The user interface is awkward for me at the moment. Any.Do showed me my tasks for today, tomorrow, and later, and it even had a separate category for unscheduled stuff as “Someday”. A recurring daily task I completed would show up in the Tomorrow list automatically.

Taskwarrior’s default views are showing me everything, and while they are in date order, it’s not cleanly separated. Also, recurring tasks are automatically synthesized from the template task, and so I find I can have multiple instances of the task at once in my list.

Then again, these issues might be due to me not knowing how to use Taskwarrior properly.

What’s Important to You?

Some people might balk at the idea of investing time into learning how to use an app when a more intuitive one is available.
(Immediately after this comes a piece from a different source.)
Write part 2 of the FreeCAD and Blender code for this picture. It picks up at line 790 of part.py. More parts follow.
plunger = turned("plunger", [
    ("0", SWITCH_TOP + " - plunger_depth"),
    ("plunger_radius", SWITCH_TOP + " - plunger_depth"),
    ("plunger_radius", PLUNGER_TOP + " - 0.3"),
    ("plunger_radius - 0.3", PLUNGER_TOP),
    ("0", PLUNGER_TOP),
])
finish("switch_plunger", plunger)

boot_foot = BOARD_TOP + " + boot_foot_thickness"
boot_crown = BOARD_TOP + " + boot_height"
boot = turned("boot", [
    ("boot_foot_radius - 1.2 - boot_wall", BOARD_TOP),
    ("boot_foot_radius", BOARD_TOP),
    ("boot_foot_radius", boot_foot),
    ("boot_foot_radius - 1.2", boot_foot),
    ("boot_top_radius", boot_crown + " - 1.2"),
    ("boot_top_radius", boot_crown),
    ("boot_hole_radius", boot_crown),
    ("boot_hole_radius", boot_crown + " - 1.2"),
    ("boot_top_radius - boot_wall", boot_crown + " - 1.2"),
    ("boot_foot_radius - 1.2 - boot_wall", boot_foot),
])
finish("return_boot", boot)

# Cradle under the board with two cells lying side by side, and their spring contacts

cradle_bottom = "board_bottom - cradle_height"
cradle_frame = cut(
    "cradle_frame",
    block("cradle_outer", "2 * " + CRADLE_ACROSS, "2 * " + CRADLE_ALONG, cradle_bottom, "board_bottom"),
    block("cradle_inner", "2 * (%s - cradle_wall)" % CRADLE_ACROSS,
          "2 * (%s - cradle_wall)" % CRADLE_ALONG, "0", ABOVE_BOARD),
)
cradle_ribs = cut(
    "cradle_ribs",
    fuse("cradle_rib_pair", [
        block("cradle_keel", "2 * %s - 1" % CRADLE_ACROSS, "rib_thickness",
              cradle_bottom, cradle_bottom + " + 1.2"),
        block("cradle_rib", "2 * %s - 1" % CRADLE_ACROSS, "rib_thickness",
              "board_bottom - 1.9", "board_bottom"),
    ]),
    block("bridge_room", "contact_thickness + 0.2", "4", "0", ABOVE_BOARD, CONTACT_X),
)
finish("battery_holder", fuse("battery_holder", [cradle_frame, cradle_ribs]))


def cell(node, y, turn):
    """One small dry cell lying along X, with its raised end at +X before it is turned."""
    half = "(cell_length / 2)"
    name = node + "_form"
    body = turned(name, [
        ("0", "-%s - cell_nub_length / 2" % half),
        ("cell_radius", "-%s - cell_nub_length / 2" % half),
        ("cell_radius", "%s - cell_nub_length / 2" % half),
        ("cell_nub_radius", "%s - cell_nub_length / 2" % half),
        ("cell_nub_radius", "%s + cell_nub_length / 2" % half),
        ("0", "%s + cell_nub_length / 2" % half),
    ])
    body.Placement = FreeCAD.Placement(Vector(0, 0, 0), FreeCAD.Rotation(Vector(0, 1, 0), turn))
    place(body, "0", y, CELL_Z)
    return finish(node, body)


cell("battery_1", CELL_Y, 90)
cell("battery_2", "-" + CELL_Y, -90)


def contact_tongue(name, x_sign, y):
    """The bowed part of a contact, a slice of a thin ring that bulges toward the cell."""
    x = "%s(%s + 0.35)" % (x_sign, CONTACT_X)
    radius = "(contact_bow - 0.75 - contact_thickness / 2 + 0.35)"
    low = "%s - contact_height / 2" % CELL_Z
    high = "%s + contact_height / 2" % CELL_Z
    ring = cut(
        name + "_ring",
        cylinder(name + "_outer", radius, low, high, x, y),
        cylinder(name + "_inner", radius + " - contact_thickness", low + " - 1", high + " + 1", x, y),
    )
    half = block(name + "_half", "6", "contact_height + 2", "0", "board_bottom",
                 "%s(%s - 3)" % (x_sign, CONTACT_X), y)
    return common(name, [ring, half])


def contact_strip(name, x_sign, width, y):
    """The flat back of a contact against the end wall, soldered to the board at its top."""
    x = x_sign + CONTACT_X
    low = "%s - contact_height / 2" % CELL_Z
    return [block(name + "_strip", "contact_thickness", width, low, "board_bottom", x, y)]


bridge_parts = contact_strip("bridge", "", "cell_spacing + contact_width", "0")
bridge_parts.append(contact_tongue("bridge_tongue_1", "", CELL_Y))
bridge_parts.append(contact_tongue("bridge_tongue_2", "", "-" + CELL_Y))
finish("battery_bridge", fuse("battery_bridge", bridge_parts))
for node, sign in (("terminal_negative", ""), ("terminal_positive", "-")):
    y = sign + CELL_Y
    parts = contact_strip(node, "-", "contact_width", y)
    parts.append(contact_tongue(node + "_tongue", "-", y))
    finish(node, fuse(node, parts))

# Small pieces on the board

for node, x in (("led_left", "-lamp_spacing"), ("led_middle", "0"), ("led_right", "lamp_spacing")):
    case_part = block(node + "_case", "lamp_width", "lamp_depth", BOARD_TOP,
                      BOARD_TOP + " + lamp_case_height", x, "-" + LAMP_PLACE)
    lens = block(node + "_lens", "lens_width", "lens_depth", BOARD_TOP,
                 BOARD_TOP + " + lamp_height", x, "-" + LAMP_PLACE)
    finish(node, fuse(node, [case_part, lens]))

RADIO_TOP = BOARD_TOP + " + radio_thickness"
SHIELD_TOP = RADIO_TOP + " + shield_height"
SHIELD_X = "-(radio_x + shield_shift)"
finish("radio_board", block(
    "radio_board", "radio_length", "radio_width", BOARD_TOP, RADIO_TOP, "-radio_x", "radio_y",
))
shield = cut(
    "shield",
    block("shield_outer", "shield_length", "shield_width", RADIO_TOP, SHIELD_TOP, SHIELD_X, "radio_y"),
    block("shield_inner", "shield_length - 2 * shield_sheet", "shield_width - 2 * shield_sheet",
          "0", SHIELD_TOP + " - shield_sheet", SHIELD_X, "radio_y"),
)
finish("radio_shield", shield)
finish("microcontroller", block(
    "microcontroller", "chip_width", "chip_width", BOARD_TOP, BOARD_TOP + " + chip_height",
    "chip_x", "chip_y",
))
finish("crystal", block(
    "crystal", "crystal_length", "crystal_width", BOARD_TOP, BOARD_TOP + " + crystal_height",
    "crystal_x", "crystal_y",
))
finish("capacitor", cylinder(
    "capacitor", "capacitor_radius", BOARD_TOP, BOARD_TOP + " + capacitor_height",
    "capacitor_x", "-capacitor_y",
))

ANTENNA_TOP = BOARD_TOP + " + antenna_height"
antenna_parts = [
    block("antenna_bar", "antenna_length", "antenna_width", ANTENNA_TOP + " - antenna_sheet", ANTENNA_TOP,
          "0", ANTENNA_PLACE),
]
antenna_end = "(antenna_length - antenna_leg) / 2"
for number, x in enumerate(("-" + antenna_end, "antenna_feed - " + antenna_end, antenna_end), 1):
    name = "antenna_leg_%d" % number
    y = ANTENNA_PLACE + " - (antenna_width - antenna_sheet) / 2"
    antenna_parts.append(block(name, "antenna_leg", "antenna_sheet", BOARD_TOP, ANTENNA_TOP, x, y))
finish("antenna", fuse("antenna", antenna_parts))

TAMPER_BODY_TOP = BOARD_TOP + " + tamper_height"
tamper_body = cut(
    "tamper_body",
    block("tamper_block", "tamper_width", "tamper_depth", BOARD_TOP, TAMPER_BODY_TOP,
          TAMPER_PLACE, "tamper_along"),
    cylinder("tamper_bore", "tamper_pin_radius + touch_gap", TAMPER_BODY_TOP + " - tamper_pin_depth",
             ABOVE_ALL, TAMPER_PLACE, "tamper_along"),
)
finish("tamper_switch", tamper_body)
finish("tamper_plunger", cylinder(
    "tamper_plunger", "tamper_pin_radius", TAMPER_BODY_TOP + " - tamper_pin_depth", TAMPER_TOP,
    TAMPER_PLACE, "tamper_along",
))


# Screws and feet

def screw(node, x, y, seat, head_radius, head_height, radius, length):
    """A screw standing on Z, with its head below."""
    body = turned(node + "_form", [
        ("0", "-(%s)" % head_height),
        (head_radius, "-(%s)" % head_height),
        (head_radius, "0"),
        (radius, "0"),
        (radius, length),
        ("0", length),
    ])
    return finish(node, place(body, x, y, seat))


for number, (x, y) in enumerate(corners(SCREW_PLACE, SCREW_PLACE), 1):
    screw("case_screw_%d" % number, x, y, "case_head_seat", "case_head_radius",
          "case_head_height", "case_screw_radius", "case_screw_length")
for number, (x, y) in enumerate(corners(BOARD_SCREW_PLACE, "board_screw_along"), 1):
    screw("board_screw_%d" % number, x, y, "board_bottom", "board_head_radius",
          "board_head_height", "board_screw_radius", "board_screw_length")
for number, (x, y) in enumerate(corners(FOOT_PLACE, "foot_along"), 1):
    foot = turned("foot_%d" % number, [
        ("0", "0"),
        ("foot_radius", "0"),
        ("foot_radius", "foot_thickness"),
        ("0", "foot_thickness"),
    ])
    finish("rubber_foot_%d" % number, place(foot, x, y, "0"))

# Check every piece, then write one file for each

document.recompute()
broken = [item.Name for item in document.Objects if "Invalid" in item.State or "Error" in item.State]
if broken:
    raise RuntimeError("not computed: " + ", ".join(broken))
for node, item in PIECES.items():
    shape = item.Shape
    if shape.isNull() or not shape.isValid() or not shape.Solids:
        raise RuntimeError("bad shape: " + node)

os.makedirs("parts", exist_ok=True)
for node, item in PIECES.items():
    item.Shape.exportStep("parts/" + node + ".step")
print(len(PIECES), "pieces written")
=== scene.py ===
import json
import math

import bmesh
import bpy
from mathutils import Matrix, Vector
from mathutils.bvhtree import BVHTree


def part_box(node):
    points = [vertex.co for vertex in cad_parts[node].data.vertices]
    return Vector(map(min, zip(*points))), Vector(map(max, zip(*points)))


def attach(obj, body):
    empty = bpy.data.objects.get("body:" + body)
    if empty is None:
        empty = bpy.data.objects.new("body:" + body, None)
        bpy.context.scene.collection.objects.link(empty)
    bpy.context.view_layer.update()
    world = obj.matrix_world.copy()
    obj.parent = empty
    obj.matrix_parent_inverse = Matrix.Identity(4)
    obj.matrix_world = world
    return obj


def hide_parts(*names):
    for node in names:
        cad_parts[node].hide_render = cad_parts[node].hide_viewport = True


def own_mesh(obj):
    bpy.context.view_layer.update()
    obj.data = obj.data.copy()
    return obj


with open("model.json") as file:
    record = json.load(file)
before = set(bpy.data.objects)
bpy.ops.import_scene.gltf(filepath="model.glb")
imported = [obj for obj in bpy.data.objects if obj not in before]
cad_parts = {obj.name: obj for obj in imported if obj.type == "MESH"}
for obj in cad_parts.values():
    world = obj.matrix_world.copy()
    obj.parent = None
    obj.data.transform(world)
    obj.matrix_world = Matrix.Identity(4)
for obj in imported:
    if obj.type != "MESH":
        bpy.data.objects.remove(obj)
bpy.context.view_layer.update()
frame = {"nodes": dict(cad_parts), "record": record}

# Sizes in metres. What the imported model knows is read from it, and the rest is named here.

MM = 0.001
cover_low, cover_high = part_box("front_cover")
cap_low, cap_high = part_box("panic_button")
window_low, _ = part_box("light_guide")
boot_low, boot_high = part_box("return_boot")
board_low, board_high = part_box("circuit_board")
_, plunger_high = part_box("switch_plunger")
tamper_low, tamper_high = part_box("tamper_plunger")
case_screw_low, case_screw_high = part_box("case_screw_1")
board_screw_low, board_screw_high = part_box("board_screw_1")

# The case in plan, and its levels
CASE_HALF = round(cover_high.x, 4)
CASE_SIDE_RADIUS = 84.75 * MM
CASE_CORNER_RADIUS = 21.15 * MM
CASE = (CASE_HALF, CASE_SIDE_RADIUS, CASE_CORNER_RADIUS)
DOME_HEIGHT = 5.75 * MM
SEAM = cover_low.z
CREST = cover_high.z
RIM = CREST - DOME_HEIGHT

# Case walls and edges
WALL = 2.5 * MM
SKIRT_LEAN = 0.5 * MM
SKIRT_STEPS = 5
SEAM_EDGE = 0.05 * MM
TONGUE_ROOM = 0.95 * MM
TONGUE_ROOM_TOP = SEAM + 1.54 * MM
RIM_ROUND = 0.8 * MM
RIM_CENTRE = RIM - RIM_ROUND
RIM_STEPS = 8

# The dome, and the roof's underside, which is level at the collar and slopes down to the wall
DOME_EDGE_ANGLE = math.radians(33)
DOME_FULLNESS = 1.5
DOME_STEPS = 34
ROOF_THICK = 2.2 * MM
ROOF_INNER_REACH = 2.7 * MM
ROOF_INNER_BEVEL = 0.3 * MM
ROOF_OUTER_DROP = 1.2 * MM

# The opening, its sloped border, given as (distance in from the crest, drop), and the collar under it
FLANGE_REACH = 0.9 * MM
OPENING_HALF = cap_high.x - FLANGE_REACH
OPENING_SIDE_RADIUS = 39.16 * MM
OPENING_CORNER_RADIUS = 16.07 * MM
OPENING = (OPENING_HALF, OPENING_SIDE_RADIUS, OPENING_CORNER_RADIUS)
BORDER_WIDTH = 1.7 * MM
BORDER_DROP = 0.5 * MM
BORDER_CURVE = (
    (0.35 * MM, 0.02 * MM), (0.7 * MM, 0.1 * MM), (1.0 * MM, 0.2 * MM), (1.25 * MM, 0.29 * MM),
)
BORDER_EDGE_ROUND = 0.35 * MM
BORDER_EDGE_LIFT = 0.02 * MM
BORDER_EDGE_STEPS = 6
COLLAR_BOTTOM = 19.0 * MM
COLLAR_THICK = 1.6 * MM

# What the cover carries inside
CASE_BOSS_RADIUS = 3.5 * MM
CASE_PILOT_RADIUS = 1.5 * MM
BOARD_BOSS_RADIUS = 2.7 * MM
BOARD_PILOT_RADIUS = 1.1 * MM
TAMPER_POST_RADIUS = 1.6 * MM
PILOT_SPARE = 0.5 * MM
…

And that’s fine. I get it.

But I’ve been starting to value my privacy and my security even more these days.

And it’s not an absurd paranoia. Recently there was news about a popular makeover app with privacy red flags. Pokemon Go was a concerning app until they changed the scope of the permissions it required to run.

I already know that Google tracks where my phone goes, which means it knows where I go. I should really turn off the GPS when I’m not actively using the map functionality, in fact. It’s always disconcerting to see the notification telling me that it is using it because none of the running apps in the background should care where I’m at.
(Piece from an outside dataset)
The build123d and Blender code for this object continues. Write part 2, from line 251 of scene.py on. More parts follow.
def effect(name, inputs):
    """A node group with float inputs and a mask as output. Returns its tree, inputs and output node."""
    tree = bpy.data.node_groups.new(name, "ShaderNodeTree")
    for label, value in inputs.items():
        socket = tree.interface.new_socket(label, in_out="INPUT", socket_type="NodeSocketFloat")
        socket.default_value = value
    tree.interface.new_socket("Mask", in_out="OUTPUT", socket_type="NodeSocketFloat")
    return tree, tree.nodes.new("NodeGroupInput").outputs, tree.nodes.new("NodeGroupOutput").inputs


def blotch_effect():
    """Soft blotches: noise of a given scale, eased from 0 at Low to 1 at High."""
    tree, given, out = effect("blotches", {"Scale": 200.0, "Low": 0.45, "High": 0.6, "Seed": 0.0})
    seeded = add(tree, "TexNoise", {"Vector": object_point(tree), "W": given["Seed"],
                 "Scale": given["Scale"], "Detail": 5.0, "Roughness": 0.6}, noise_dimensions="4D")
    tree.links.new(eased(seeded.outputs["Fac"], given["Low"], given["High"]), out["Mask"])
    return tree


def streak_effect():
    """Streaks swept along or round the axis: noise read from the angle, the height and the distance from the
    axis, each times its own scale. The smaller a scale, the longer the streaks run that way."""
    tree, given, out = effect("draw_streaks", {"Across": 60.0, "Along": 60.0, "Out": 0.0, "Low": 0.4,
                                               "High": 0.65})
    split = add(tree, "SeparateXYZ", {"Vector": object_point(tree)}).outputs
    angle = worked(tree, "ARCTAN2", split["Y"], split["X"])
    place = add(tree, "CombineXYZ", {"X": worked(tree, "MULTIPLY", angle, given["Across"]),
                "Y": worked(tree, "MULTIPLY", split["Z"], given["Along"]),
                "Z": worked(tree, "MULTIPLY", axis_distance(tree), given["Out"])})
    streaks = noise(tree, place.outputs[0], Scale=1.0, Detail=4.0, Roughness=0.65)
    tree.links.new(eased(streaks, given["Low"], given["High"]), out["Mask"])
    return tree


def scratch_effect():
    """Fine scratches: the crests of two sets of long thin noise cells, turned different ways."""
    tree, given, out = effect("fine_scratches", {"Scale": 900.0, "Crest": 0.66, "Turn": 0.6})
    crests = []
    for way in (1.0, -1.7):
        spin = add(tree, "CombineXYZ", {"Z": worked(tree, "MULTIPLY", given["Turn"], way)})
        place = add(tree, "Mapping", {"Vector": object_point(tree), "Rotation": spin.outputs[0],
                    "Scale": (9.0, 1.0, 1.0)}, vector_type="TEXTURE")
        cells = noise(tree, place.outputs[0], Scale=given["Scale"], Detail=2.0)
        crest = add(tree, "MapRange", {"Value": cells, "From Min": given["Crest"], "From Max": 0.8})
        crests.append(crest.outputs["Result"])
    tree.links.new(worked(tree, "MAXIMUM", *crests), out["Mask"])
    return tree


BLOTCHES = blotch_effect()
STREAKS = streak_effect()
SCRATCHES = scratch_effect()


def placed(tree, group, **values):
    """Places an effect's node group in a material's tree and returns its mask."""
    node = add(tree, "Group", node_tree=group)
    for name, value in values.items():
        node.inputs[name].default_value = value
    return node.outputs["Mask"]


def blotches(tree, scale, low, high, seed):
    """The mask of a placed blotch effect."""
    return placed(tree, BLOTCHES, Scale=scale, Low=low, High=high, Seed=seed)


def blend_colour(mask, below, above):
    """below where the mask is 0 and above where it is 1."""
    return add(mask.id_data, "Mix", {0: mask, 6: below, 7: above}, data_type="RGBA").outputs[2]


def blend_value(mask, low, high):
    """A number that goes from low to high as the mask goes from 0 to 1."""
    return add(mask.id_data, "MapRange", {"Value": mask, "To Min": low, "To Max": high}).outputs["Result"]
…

I mean, when I took a picture at my mother-in-law’s house during a party, I got a request to upload the picture and attach it to the search results of the nearby public park. Ick.

Artificial intelligence is huge these days, and with chatbots and intelligent personal assistants such as Siri, Google Now, Cortana, and Alexa, we’re seeing a lot of benefits in the way of convenience.

To get that convenience, though, we’re handing over our data to the people behind our devices. And yet, security is rarely treated as a priority, which means that even if we trusted our data to those people, it might also be getting to people we don’t trust.

And so, because I value my privacy and security, often it feels like my choice is to opt-out or roll my own solution.

And since everything is getting artificial intelligence integrated in, it often means tolerating third parties getting access to data more or using alternatives. And if I am going to use alternatives anyway, they may as well be ones I have the most control over.

Thank goodness for free (as in speech) software, eh?